NATO üyesi olması işi zorlaştırıyor
Kürtlere yönelik saldırıların Avrupa tarafından görmezden gelinmesinin bir insanlık ayıbı olduğunu ve bu konunun gündeme gelmesinde kilit rol oynayan basının ilgisini Kurdistan’daki saldırılara çekmekte güçlük çektiklerini vurgulayan Klute, “Türkiye’nin NATO üyesi olması da bu anlamda oldukça büyük bir engel teşkil ediyor. Biliyorsunuz son süreçte Finlandiya ve İsveç’in NATO üyeliği ile ilgili de Türkiye’nin şantajına şahit olduk ve batılı devletlerin bu şantaja cevap vermek konusunda ne kadar hazırlıksız olduğunu gördük. Ne bu şantajı boşa düşürebildiler ne Türkiye’ye Kürtlere karşı yürüttüğü savaşta baskı uygulayabildiler ne de Türkiye’nin kimyasal kullanımına ilişkin bir söz söyleyebildiler” dedi.
Görmezden geliniyor
Tüm çağrılara karşın Kimyasal Silahların Yasaklanması Örgütü’nün (OPCW) araştırma yapması gerektiğini söylemesi gereken üye devletlerin başvuru yapmamasının en önemli nedenlerinden birinin de Ukrayna savaşı olduğunu, bu devletlerin böylesi bir süreçte Türkiye’yi karşısına almakta tereddüt ettiğini belirten Klute, “Batı, Ukrayna Savaşı sürerken Türkiye’yle çatışmalı bir ilişkiyi göze alamıyor. Rusya da Ukrayna da pek çok savaş suçu işliyor.
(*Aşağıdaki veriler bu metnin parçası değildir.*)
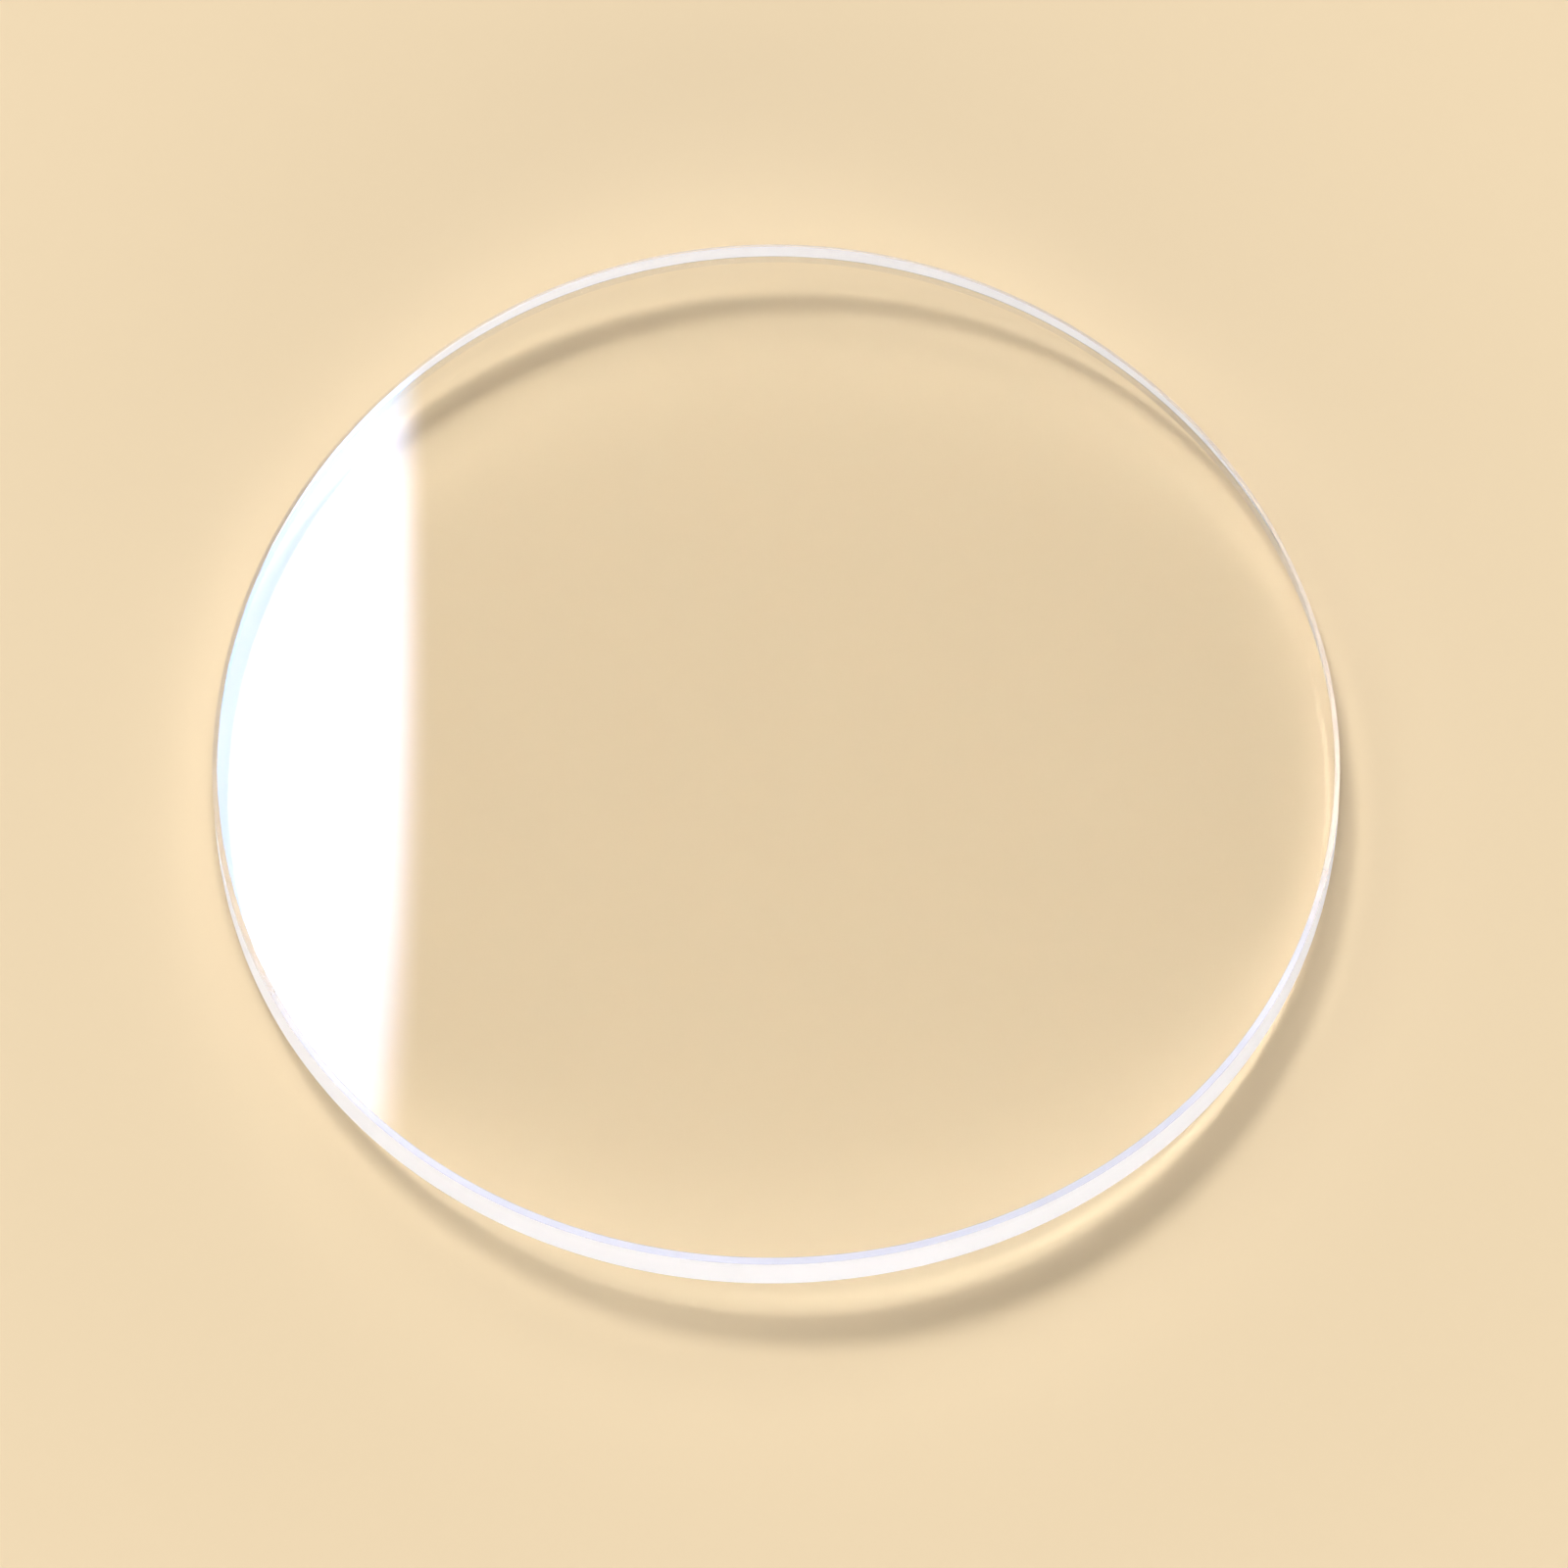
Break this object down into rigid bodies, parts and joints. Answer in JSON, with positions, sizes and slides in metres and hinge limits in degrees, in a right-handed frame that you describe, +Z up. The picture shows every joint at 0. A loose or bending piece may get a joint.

Türkiye eğer bunu kınamak istiyorsa, elleri temiz olmalı. Batılı devletlerin de Rusya’yı bu savaş suçlarından mahkum etmek gibi bir niyeti varsa, Türkiye’nin savaş suçlarını görmezden gelmesi kabul edilemez” diye ifade etti.
Gündem yapmamız gerek
Batı medyasının ana gündeminde Ukrayna olması nedeniyle Kürtlere yapılanları görmezden gelmesinin bir halk hareketi oluşturulmasının önüne geçtiğini, bunun da iki yüzlü bir tavır olduğunu belirten Klute, “Kürtlere karşı yürütülen savaşı halk hareketiyle durdurabiliriz diyoruz ama Avrupalı halklar bu savaştan bihaber, çünkü batı medyası bu konuda tek satır yazmıyor. Peki halklar bilmediği bir savaşı nasıl durduracak? Bizim öncelikle bu durumu nasıl değiştireceğimizi tartışmamız gerekiyor. Örneğin Alman basınında Türkiye’nin, bırakın kimyasal kullanımını, Irak Kürdistan’ına süren saldırılarına ilişkin bile bir haber bulmak mümkün değil. Şu an için Alman basınının üç temel gündemi var. Ukrayna savaşı, enerji krizi ve iklim krizi. Ancak batı gerçekten inanılırlığını korumak istiyorsa, yapmaları gereken Rusya’nın savaş suçlarına ses çıkarırken, Türkiye’nin savaş suçlarını görmezden gelmemektir” dedi.
Basın kilit bir noktada
Tüm olumsuzluklara rağmen Türkiye’nin Kürtlere yönelik haksız saldırıları ve savaş suçlarının önüne geçmek için çabaların sürdüğünü söyleyen Klute, “Basının gücüne, gazetecilerin sesine ihtiyacımız var. İşlenen savaş suçlarını kamuoyuna duyurmamız kilit önem taşıyor” diye belirtti. Klute, “Daha önce Türkiye’nin Avrupa Birliği süreci başladığında, Türkiye’ye Kürt sorununu siyasi olarak çözmesi gerektiği söylenmişti. O dönemde Türkiye’ye bir şekilde laf dinletmek, barışa yönlendirmek mümkündü. 2013’te de bunun kıyısına kadar gelinmişti. Ama AKP hükümeti bu masayı devirdi. Şu anda görüyoruz ki Türkiye’nin Avrupa Birliği’ne girmek gibi bir isteği yok, Avrupa Birliği’nin de Türkiye’yi kabul etmek gibi bir pozisyonu yok. Bu nedenle yeni bir strateji geliştirmek ve Türkiye’ye politik anlamda baskı uygulamanın yeni bir yolunu bulmak gerekiyor” şeklinde konuştu.